Although he was the youngest of the Liverpool trio that launched the popular poetry revolution of the 1960s, Brian Patten was arguably the catalyst whose enthusiasm and single-minded dedication did most to bring the whole phenomenon into being.
Patten, who has died aged 79, was first linked with Roger McGough and Adrian Henri when, early in 1962, as a 16-year-old pop journalist, he wrote about them in his column in the Bootle Times. He had met McGough, a Hull University graduate, and Henri, a painter and jazz musician, on the Liverpool club scene, and was already taking their poems for Underdog, the little Xeroxed magazine he edited, to sell in clubs and pubs and at a few sympathetic bookshops.
At a time when pop, comedy and poetry went naturally together, they rapidly became a well-known group – later categorised as the “Liverpool poets” – and two, or all three, of them would join to read their poems to audiences at every opportunity, in Liverpool or anywhere else they were invited. Tenderness and melancholy ran alongside the sad jokes and fantasies in the poems of Patten, the secondary modern boy from, in McGough’s phrase, an “awful deprived background”. This work related to the mood of the young in Liverpool in a way that the more sophisticated range and humour of his colleagues did not attempt. But the warm appeal of all three as skilled performers ensured their success.
And Patten was no slouch with Underdog: as well as publishing McGough, Henri and numerous other British poets, he circulated it in the international world of foreign poets he admired. Soon he was featuring work by the Americans Allen Ginsberg and Robert Creeley, and by Andrej Voznesensky, celebrated and controversial in the Soviet Union.

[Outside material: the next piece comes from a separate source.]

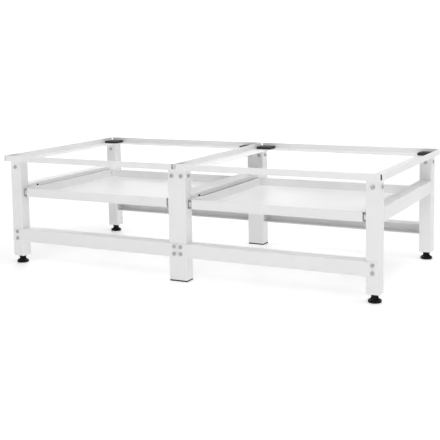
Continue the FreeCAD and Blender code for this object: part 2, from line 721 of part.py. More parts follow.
left_frame = top_frame()
save("top_frame_left", [left_frame])
save("top_frame_right", [mirror_x(left_frame)])
save("corner_pads", corner_pads())
save("frame_socket_brackets", socket_brackets())
save("top_bolts", [bolt(point, inward) for point, inward in top_bolt_places()])
top_nut_depth = TUBE_WALL + BRACKET_CLEARANCE + BRACKET_SHEET
save("top_nuts", nut_behind(top_bolt_places(), top_nut_depth))

for row, y0 in (("front", -LEG_OUTER_Y), ("back", LEG_INNER_Y)):
    y1 = y0 + LEG_SIDE
    save(row + "_left_leg", [leg(-LEG_OUTER_X, -LEG_INNER_X, y0, y1, FOOT_GAP)])
    save(row + "_right_leg", [leg(LEG_INNER_X, LEG_OUTER_X, y0, y1, FOOT_GAP)])
    save(row + "_centre_leg", [leg(-CENTRE_HALF, CENTRE_HALF, y0, y1, CAP_LIP)])
save("centre_leg_caps", [centre_leg_cap(-LEG_OUTER_Y), centre_leg_cap(LEG_INNER_Y)])

save("leg_inserts", [leg_insert(x, y) for x, y in FOOT_PLACES.values()])
lock_nuts = []
for x, y in FOOT_PLACES.values():
    nut_bottom = FOOT_GAP - LOCK_NUT_HEIGHT
    lock_nuts.append(nut((x, y, nut_bottom), Z_AXIS, LOCK_NUT_ACROSS_FLATS, LOCK_NUT_HEIGHT, STUD_RADIUS))
save("foot_lock_nuts", lock_nuts)
for place, (x, y) in FOOT_PLACES.items():
    save(place + "_foot_stud", [foot_stud(x, y)])
    save(place + "_foot_glide", [foot_glide(x, y)])

front_rail = low_rail(FRONT_RAIL_HEIGHT)
back_rail = low_rail(BACK_RAIL_HEIGHT).mirror(FreeCAD.Vector(0, 0, 0), Y_AXIS)
for row, rail in (("front", front_rail), ("back", back_rail)):
    save(row + "_left_low_rail", [with_bolt_holes(rail, rail_bolt_places())])
    save(row + "_right_low_rail", [with_bolt_holes(mirror_x(rail), rail_bolt_places())])
save("rail_bolts", [bolt(point, inward) for point, inward in rail_bolt_places()])
save("rail_nuts", nut_behind(rail_bolt_places(), RAIL_SHEET + TUBE_WALL))

save("left_side_rail", [side_rail(-LEG_OUTER_X, -LEG_INNER_X)])
save("centre_side_rail", [side_rail(-CENTRE_HALF, CENTRE_HALF)])
save("right_side_rail", [side_rail(LEG_INNER_X, LEG_OUTER_X)])
save("side_rail_end_plates", end_plates())
save("side_rail_bolts", [bolt(point, inward) for point, inward in side_bolt_places()])
save("side_rail_nuts", nut_behind(side_bolt_places(), END_PLATE_THICKNESS + TUBE_WALL))

for place, (rail_x, side) in SLIDE_SIDES.items():
    save(place + "_slide_outer", [slide_outer(rail_x, side)])
    save(place + "_slide_middle", [slide_middle(rail_x, side)])
    save(place + "_slide_inner", [slide_inner(rail_x, side)])
    save(place + "_slide_runners", slide_runners(rail_x, side))
save("slide_screws", [slide_screw(start, direction) for start, direction in slide_screw_places()])
save("slide_bumpers", [slide_bumper(rail_x, side) for rail_x, side in SLIDE_SIDES.values()])
save("stop_buttons", [stop_button(rail_x, side) for rail_x, side in SLIDE_SIDES.values()])

left_shelf = shelf()
save("left_shelf", [left_shelf])
save("right_shelf", [mirror_x(left_shelf)])
for bay in ("left", "right"):
    rivets = []
    for place in (bay + "_outer", bay + "_inner"):
        rivets += [rivet(start, direction) for start, direction in rivet_places(*SLIDE_SIDES[place])]
    save(bay + "_shelf_rivets", rivets)
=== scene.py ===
# %% [markdown]
# # A white double pedestal for two laundry machines
#
# The CAD frame already holds every piece at its real size. This lesson dresses it: it gives each
# sheet, tube, slide, foot and pad the finish of the real one, and it replaces the few pieces whose
# moulded, rolled or threaded shape shows from close by.

# %% Load the frame
import bmesh
import bpy
import json
import math
import numpy as np
from mathutils import Matrix, Vector


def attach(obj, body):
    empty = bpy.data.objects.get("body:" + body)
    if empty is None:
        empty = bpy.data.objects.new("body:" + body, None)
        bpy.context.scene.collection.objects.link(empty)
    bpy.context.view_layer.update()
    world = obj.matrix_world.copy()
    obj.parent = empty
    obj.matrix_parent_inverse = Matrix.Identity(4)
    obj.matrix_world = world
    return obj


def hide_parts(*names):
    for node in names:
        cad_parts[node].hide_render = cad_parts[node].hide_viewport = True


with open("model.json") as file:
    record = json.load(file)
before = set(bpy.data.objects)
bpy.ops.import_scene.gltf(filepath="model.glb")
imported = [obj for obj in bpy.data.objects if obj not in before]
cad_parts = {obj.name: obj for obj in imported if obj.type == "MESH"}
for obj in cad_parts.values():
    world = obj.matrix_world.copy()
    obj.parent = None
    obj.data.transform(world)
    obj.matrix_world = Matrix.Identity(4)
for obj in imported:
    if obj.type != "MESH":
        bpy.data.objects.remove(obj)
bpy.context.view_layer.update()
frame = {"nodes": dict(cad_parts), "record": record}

# %% [markdown]
# ## The camera
#
# The photograph looks down a little from the front right. The lens, the place and the angles below
# were fitted to lines measured along the rails and legs. In the photograph the legs stand upright
# although the camera looks down, which a photographer gets by shifting the lens. Blender's camera
# has the same shift, as a share of the image side. Only part of it is used here and the pitch does
# the rest, so that the object also stays inside the frame in views from other sides.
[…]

Britan Patten book cover, The Mersey Sound
Born in Liverpool, Brian was the only child in a desperately poor family. He never knew his father, Frederick, and had no interest in finding out about him. His childhood was spent in a tiny house in Wavertree Vale with a mother, Irene (nee Bevan), in whom he took years to discern any genuine affection, a formidable aunt, and grandparents who did not speak to each other. If Lawrence Road junior school (where he was reported to have been the last to read and write in his class) or Sefton Park county secondary school for boys (which he left at 15) were happier places than home, he acknowledged only one form teacher at Sefton Park, Harry Sutcliffe, for recognising some school work impressively done, and the headteacher, AT Woolley, for giving it special praise.
But no one detected any particular gift in the young Brian, or inspired him to be creative. A loner then, as he continued to be all his life – “There’s something of the cat in him,” said McGough – he seems to have discovered both his wide reading and his writing talent for himself.
After their encouraging start, the three Liverpool poets lived and worked in separate places from the mid-1960s, Patten and then McGough moving to London and Henri remaining in Liverpool. But the firm friendship continued, as did their collaboration in popular, well-attended tours.
By 1967, observant cultural critics and alert publishers had spotted a definable “Liverpool scene” (exuberantly put on record in the book of that name by the poet and critic Edward Lucie-Smith), and Penguin published The Mersey Sound, which became its bestseller in their already flourishing Modern Poets series. Patten’s teenage poems there, drawing largely on his simultaneous debut volume, Little Johnny’s Confession, anticipated what he was to become: a rebellious romantic for whom poetry was never to be conventional or easy.